Chautauqua programs will get underway the following day. Throughout each day Chautauqua scholars will impersonate historic figures and talk to clubs and organizations. At night they'll take their historic presentations under the big tent, where local music groups also will perform.
The evening events will start at 7 with musical performances.
Rhodes said performers will take on the persona of the characters they portray then assume their own personalities for question-and-answer sessions afterward.
He's seen Glenna J. Wallace's portrayal of Mary Elizabeth Lease, which comes across as a late 19th century populist political rally.
The communities participating in Chautauqua Week are chosen by the Missouri Humanities Council. Most of the time communities just apply, but Rhodes said the council actually suggested bringing the event to Cape Girardeau.
"We were contacted by the humanities council because they felt strong enough about the interest in history and historic preservation here," said Rhodes. "I think our turnout will be much bigger than the other communities that are hosting the event this year. I think there is such an interest, and that's what's satisfying, being a historian."
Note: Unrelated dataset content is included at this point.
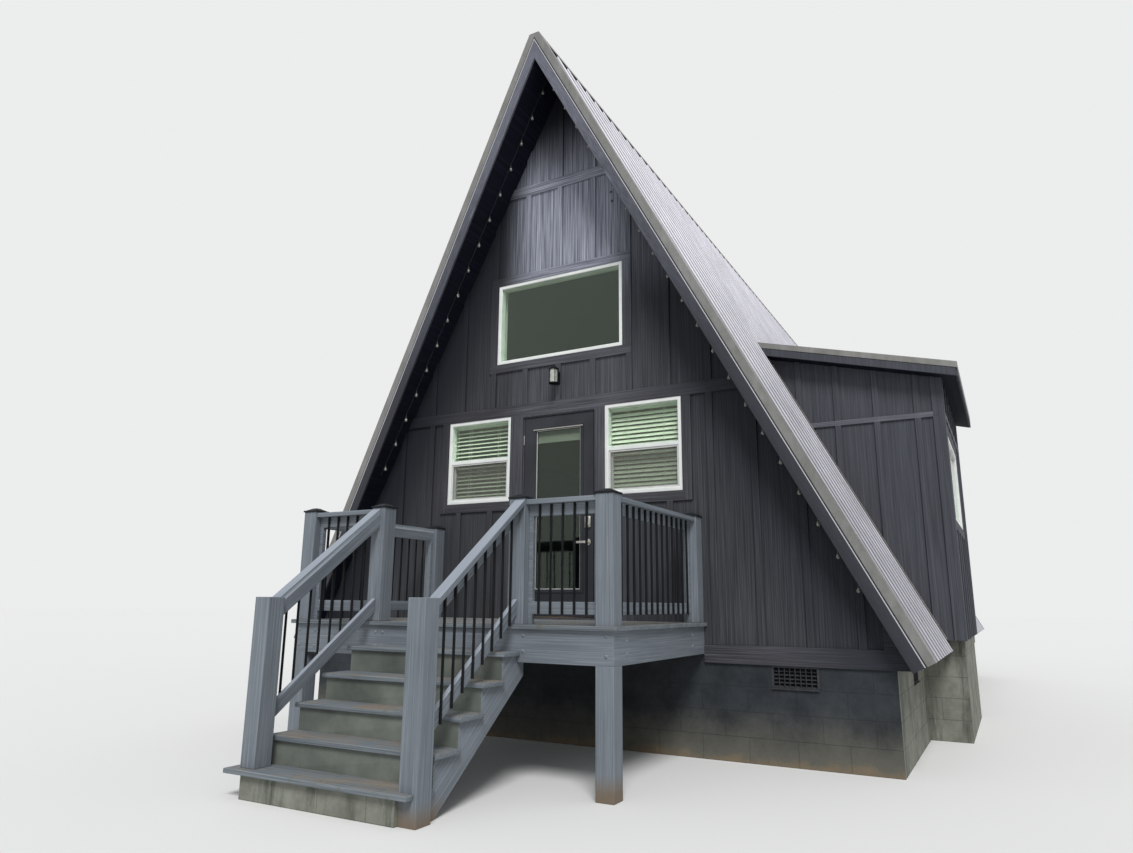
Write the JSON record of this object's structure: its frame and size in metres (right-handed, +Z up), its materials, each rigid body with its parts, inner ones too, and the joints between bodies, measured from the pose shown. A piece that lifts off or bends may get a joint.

The event costs $24,000 to put on, with about $4,500 coming from local sources. So far several sponsors -- the Cape Girardeau Convention and Visitors Bureau, the Southeast Missourian, the Cape Girardeau Parks and Recreation Department and the Rose Bed Inn -- have offered support. Rhodes said sponsors are still needed to take on about $2,000 of the cost.
For more information on Chautauqua Week activities, call Rhodes at 651-2715. Each evening's events are free and open to the public.
335-6611, extension 182
The word Chautauqua refers to a big-time cultural movement that swept the United States from the late 19th century until about 1932. The movement took its name from Lake Chautauqua, New York, where Sunday school teachers gathered annually for a week of Bible study. The Chautauqua movement grew into a touring program of lectures, music and socializing under a big tent in the summer. People would bring camping gear and furniture and would set up great tent cities for a week or more. At its height in 1924, the movement saw these week-long programs visit 12,000 towns and entertain 32 million people.
Tent-raising ceremony at 6 p.m. in the field behind the Osage Community Centre.
Tuesday will feature Theodore Roosevelt, portrayed by Doug Mishler of Reno, Nev. Mishler is a history professor at the University of Nevada-Reno. The night will start with a musical performance by the Cape Girardeau Municipal Band.
John James Audubon will be portrayed by California State University professor Richard Johnson. Music will be provided by Creole fiddler Dennis Stroughmatt.
Retired teacher Glenna J. Wallace from Seneca, Mo., will portray Mary Elizabeth Lease, an American populist writer, lecturer and activist. The Shade Tree Folk Company will perform, playing the folk music that was so important to the populist movement.
Fast food pioneer Fred Harvey will be portrayed by University of Missouri-Kansas City faculty member William Worley, with music by the Jerry Ford Dixieland Band.
Dr. George Washington Carver, portrayed by Paxton Williams, will get the final spot Saturday, with music by a dulcimer group called Vintage Strings.